What needs to be done >> In the entries below, which lines run from the one containing "Model this object" to the one containing "# The origin"? Copy exactly those lines, ends included, and no others.

________

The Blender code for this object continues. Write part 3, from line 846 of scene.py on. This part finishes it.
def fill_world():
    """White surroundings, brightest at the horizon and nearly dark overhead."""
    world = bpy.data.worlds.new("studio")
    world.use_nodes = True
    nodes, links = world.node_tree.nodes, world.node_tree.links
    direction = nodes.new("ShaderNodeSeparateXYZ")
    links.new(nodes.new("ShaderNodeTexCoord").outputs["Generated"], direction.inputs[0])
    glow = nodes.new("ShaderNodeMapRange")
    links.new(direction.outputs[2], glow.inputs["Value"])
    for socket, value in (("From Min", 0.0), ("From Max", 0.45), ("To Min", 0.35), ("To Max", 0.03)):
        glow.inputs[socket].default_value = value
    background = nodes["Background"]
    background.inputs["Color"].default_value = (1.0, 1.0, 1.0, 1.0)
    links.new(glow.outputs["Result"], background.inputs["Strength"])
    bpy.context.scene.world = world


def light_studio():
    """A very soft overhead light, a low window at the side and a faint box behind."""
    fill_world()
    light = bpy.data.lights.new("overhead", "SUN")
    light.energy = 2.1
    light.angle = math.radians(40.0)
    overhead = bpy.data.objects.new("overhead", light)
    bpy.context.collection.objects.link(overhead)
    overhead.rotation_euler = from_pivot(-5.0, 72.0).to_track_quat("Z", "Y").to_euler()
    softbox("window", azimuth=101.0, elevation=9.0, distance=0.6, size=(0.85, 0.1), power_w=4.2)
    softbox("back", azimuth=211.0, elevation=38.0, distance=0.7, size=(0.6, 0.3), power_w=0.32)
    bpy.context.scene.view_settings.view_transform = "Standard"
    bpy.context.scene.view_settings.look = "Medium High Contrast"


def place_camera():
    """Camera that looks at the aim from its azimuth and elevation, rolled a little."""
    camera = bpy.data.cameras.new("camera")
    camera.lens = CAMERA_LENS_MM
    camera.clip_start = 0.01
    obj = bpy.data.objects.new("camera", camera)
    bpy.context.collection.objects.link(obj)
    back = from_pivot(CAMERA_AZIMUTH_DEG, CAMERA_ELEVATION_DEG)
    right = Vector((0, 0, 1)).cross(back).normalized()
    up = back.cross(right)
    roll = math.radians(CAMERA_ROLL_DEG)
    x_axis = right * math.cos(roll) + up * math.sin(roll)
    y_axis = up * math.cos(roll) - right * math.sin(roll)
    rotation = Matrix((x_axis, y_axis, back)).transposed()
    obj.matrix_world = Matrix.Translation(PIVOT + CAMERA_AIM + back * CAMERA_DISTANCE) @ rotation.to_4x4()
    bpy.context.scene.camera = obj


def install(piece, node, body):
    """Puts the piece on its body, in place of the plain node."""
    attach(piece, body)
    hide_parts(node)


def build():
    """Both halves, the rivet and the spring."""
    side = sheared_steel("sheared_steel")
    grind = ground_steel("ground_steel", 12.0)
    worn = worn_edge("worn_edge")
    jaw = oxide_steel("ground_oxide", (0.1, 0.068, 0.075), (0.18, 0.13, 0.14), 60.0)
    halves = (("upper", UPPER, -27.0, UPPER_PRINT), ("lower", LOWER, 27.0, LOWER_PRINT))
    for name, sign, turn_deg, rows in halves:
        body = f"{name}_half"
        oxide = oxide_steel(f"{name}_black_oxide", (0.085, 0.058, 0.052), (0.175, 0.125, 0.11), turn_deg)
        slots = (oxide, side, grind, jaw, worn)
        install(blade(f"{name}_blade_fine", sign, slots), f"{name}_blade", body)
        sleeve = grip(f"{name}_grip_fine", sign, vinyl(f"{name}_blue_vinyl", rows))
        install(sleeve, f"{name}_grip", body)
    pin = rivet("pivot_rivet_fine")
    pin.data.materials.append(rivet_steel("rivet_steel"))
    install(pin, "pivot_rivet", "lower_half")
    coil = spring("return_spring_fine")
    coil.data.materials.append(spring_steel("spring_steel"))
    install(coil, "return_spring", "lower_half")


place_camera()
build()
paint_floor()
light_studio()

________

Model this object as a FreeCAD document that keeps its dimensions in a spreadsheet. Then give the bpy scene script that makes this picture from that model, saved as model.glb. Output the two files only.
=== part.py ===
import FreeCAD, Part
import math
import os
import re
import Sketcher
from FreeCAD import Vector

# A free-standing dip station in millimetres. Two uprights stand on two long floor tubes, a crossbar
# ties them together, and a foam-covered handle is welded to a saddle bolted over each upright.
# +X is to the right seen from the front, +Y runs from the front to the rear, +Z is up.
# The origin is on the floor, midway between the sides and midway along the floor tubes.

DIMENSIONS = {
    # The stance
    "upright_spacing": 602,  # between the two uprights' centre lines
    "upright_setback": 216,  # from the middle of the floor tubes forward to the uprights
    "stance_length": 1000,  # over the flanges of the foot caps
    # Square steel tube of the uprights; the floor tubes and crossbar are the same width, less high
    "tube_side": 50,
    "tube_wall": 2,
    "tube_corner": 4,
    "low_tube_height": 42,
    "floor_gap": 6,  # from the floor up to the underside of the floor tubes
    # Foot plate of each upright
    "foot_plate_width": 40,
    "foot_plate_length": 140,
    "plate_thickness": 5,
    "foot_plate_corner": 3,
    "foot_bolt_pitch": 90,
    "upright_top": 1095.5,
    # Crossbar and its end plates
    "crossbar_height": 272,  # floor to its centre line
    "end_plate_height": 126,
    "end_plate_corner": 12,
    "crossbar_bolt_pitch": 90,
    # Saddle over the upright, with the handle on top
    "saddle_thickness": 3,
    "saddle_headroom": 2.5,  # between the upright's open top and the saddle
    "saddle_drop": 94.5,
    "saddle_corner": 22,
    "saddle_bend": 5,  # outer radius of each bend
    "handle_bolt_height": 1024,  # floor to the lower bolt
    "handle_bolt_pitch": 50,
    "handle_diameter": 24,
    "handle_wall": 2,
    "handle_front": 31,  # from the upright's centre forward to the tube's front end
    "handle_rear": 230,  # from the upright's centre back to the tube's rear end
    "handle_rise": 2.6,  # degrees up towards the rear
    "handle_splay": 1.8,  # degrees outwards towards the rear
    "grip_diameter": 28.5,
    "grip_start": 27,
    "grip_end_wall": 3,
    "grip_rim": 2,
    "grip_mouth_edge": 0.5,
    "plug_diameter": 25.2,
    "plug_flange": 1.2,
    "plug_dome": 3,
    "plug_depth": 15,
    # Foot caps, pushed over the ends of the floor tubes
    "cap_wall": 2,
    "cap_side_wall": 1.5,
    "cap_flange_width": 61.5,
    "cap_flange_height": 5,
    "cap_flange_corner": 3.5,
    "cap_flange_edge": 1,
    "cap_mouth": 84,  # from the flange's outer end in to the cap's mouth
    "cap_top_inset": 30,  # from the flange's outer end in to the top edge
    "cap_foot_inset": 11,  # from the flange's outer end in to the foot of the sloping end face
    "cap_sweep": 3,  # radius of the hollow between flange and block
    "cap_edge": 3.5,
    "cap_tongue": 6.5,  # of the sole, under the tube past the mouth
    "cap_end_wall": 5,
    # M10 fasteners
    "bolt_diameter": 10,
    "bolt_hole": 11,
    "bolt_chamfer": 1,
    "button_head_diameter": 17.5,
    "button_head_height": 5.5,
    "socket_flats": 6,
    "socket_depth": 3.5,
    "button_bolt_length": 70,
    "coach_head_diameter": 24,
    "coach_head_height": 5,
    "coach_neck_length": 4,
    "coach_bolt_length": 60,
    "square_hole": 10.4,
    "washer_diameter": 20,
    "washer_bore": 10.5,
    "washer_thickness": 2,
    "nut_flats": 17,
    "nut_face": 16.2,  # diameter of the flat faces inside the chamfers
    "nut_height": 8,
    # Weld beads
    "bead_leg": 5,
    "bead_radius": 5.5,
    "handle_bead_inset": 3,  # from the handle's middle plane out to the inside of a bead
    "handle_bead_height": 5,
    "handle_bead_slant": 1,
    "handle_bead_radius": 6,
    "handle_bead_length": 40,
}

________

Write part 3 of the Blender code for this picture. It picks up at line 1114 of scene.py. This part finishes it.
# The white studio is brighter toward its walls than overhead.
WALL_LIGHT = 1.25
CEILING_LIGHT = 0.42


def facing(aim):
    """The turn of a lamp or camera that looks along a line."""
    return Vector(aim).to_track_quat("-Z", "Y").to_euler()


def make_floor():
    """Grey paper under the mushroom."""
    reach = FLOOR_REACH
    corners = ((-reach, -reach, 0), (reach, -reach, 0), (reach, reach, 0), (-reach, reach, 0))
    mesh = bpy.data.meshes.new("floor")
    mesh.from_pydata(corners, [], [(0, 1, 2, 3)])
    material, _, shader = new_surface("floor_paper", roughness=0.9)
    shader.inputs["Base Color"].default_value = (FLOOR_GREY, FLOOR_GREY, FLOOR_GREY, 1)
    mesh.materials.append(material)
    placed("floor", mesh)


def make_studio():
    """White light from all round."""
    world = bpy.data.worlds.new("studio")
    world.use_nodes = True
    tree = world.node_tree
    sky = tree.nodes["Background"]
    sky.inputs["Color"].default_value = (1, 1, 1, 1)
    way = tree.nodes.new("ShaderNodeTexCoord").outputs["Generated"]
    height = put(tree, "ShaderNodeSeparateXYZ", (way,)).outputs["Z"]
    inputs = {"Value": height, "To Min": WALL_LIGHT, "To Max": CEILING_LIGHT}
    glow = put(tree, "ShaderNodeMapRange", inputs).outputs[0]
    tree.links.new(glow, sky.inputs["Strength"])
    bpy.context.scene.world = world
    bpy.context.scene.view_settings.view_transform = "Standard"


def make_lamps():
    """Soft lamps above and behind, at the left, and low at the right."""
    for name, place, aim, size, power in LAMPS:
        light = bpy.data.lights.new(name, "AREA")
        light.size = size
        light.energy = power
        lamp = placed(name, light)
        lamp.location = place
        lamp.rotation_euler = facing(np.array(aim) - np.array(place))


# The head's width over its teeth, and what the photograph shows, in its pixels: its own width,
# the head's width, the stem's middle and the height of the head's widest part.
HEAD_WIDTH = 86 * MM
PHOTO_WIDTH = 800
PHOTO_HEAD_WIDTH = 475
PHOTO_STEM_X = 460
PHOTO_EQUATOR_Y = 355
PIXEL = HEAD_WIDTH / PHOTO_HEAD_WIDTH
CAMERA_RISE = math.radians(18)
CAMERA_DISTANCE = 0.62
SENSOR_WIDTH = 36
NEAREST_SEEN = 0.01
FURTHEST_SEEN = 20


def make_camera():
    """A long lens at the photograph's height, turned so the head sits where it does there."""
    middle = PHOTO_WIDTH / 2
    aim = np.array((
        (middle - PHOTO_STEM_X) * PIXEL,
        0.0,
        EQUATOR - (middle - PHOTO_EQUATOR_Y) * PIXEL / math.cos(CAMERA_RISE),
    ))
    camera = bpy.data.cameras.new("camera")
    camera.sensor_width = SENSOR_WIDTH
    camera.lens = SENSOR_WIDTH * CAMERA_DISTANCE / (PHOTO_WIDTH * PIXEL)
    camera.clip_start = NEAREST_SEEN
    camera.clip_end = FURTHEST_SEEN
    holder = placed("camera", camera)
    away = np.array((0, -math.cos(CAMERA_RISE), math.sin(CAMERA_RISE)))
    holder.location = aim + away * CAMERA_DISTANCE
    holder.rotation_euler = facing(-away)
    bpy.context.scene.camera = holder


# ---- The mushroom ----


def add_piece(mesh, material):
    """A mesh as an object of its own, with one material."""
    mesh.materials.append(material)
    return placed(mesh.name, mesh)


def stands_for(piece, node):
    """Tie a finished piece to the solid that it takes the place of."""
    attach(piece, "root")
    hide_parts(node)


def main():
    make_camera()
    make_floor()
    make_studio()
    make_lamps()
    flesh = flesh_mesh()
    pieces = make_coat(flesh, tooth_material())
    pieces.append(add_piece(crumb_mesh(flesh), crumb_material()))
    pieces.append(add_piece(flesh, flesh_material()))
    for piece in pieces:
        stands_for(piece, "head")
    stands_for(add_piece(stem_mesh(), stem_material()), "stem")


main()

________

Answer to this exercise >>
Model this object as a FreeCAD document that keeps its dimensions in a spreadsheet. Then give the bpy scene script that makes this picture from that model, saved as model.glb. Output the two files only.
=== part.py ===
import FreeCAD, Part
import math
import os
import re
import Sketcher
from FreeCAD import Vector

# A free-standing dip station in millimetres. Two uprights stand on two long floor tubes, a crossbar
# ties them together, and a foam-covered handle is welded to a saddle bolted over each upright.
# +X is to the right seen from the front, +Y runs from the front to the rear, +Z is up.
# The origin is on the floor, midway between the sides and midway along the floor tubes.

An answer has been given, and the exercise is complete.